At the end - three students, Beamon Hill, Judy Davis, Jason White, and one teacher, Robert Brens - were dead, and 10 others wounded.

“What’s unfortunate more than anything, is we’ve moved past that, but it’s still how Lindhurst is defined,” Bob Eckardt, principal for more than a year, explained Monday after the Virginia Tech shooting in which 33 people were killed.

Though Eckardt wasn’t at the high school when the Lindhurst incident happened in 1992, he followed the coverage and has seen, in just his last two years at the school, how much the school is known for the incident.

“It is not what Lindhurst High School is, it is something that happened at Lindhurst High School,” he said.

“Eric Houston hurt a lot of people and took a lot from us, but we are moving on, and no, we don’t go locking down the school every time a shooting happens. We’re not at DEFCON 4 out here.”
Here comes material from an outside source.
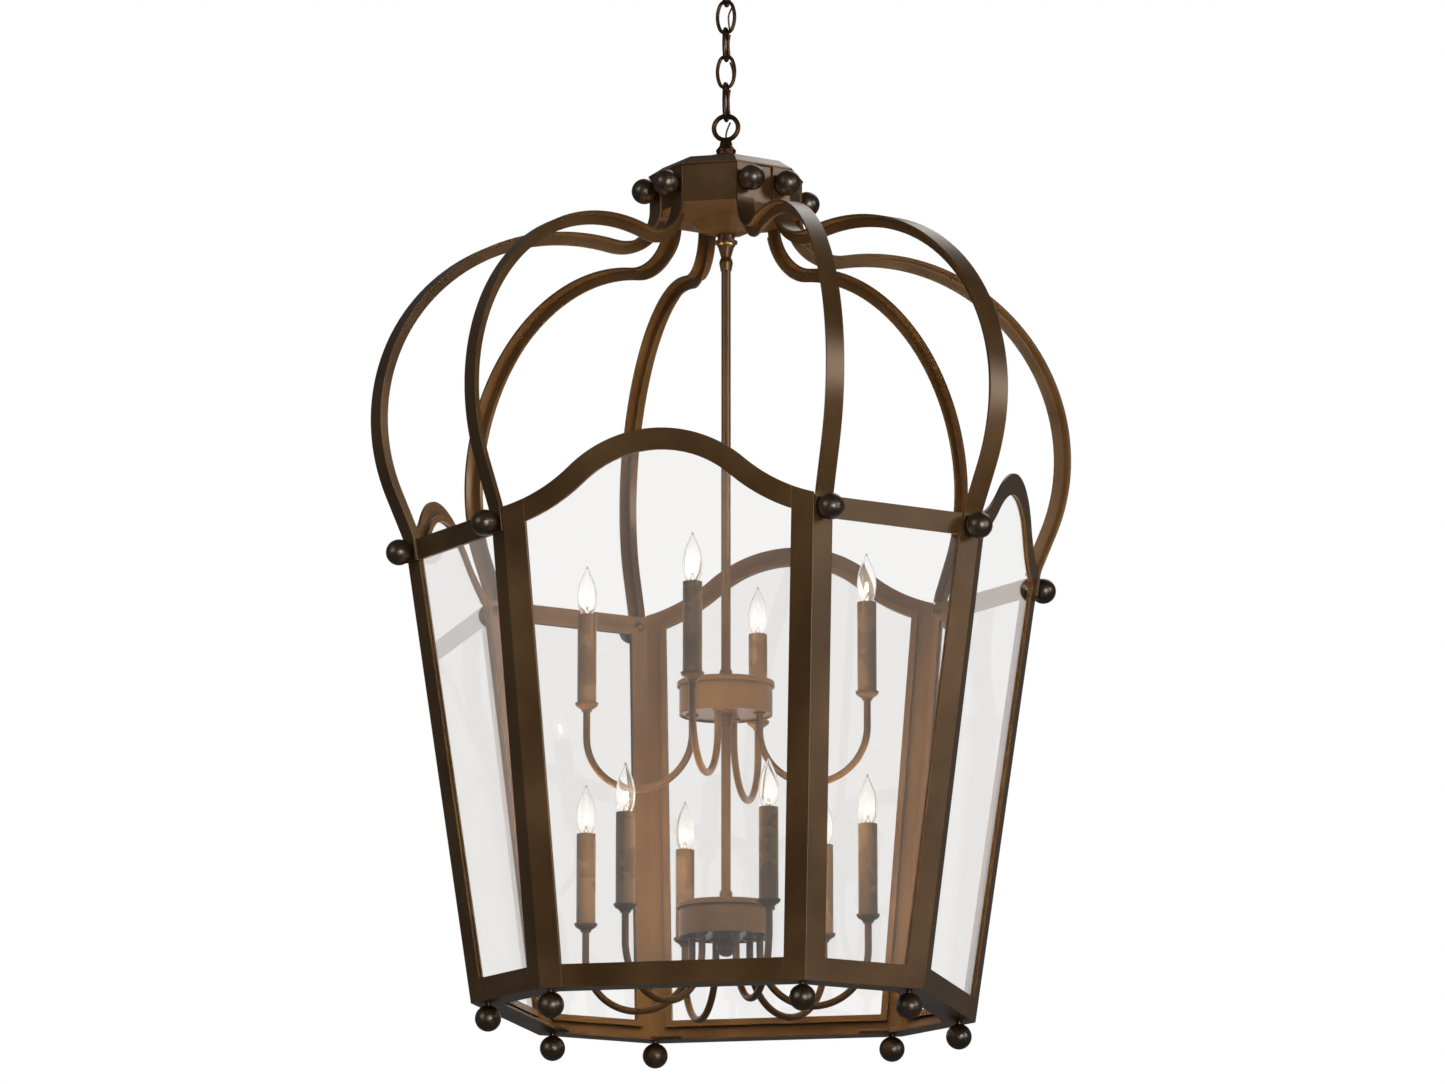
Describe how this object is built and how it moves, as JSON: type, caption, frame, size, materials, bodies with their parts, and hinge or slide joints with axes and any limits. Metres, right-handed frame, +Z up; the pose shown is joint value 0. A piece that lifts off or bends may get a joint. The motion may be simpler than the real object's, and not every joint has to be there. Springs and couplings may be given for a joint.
{
  "type": "lantern pendant light",
  "caption": "Large eight-sided glass lantern with arched top rails, an open dome of curved ribs and two tiers of candle lights, hung from the ceiling on a chain.",
  "frame": {"origin": "centre of the ceiling mounting strap's upper face, between its two slots, in the ceiling plane", "axes": "+Z up; the lantern hangs along -Z; the front wide face looks along -Y; the strap's slots lie along X"},
  "size_m": [0.8562, 0.8562, 1.4882],
  "materials": {
    "bronze": "satin oil-rubbed bronze paint with faint brushed mottling",
    "chain_bronze": "satin bronze paint, worn lighter at the hook points",
    "sleeve_bronze": "satin bronze candle sleeve",
    "brass": "satin brass",
    "zinc_steel": "dull zinc-plated steel, bronze-tinted",
    "pane_glass": "clear float glass",
    "bulb_glass": "thin clear lamp glass",
    "bulb_base": "nickel-coloured screw shell",
    "socket": "black moulded lamp socket",
    "cord": "thin brown insulated supply cord"
  },
  "bodies": {
    "canopy": {"mounting_strap": "zinc_steel", "shank_nut": "zinc_steel", "ceiling_canopy": "bronze", "canopy_collar": "bronze", "canopy_loop": "chain_bronze", "supply_cord_1": "cord"},
    "link_1": {"chain_link_1": "chain_bronze", "supply_cord_2": "cord"},
    "link_2": {"chain_link_2": "chain_bronze", "supply_cord_3": "cord"},
    "link_3": {"chain_link_3": "chain_bronze", "supply_cord_4": "cord"},
    "link_4": {"chain_link_4": "chain_bronze", "supply_cord_5": "cord"},
    "lantern": {"arched_rail_1": "bronze", "arched_rail_2": "bronze", "arched_rail_3": "bronze", "arched_rail_4": "bronze", "ball_nuts": "zinc_steel", "bottom_rails": "bronze", "bottom_ring": "bronze", "bulb_bases": "bulb_base", "bulbs": "bulb_glass", "candle_cups": "bronze", "candle_sleeves": "sleeve_bronze", "check_ring": "brass", "corner_posts": "bronze", "corner_tabs": "bronze", "coupling_cup": "bronze", "crown_balls": "bronze", "crown_drum": "bronze", "crown_loop": "chain_bronze", "crown_pan": "bronze", "crown_roof": "bronze", "foot_balls": "bronze", "girdle_balls": "bronze", "glass_stops": "bronze", "hub_finial": "bronze", "hub_lids": "bronze", "lamp_sockets": "socket", "lower_arms": "bronze", "lower_hub": "bronze", "lower_stem": "bronze", "narrow_panes": "pane_glass", "narrow_top_rails": "bronze", "rib_1": "bronze", "rib_2": "bronze", "rib_3": "bronze", "rib_4": "bronze", "rib_5": "bronze", "rib_6": "bronze", "rib_7": "bronze", "rib_8": "bronze", "stem_collars": "bronze", "stem_coupling": "bronze", "upper_arms": "bronze", "upper_hub": "bronze", "upper_stem": "bronze", "wide_panes": "pane_glass", "supply_cord_6": "cord"}
  },
  "joints": [
    {"name": "chain_twist", "type": "hinge", "parent": "canopy", "child": "link_1", "pos_m": [0, 0, -0.0742], "axis": [0, 0, 1], "range_deg": [-20, 20]},
    {"name": "chain_hook_2", "type": "hinge", "parent": "link_1", "child": "link_2", "pos_m": [0, 0, -0.1129], "axis": [1, 0, 0], "range_deg": [-30, 30]},
    {"name": "chain_hook_3", "type": "hinge", "parent": "link_2", "child": "link_3", "pos_m": [0, 0, -0.1515], "axis": [0, 1, 0], "range_deg": [-30, 30]},
    {"name": "chain_hook_4", "type": "hinge", "parent": "link_3", "child": "link_4", "pos_m": [0, 0, -0.1901], "axis": [1, 0, 0], "range_deg": [-30, 30]},
    {"name": "chain_hook_5", "type": "hinge", "parent": "link_4", "child": "lantern", "pos_m": [0, 0, -0.2359], "axis": [0, 1, 0], "range_deg": [-30, 30]}
  ]
}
When a school shooting like Monday’s incident happens, the close-knit high school staff breathe a collective sigh and prepare for the questions and rehashing of that fateful day.

It’s an unfortunate reality that the school will never stop dealing with the past. When Houston, who currently is awaiting execution on San Quentin State Prison’s death row, makes the news or someone shoots at a school, officials, teachers and other staff know the inevitable stories will appear in the media, and students ask questions about what happened, Eckardt said.

Some were not even born when Houston attacked, and others were barely in kindergarten. So how do those still living with the losses of that fateful day answer questions but also move on in a healthy manner?

“If they ask questions, we are always honest and we never make light of it; we’re always respectful, but we really have moved on,” Eckardt explained.

In fact, Eckardt asked the half-dozen teachers who were on campus the day of the shooting if they would comment to the Appeal-Democrat on Monday, and most said they preferred not to - not because it would make them emotional or upset - but because they didn’t feel it related to the college shooting, and that that they had nothing to add other than they could understand what the people and community must be going through.

“All of our hearts go out to everyone involved in the Virginia Tech shooting; but the bottom line is, that incident does not impact us or our students; we have moved forward and will continue to do just that,” Eckardt said.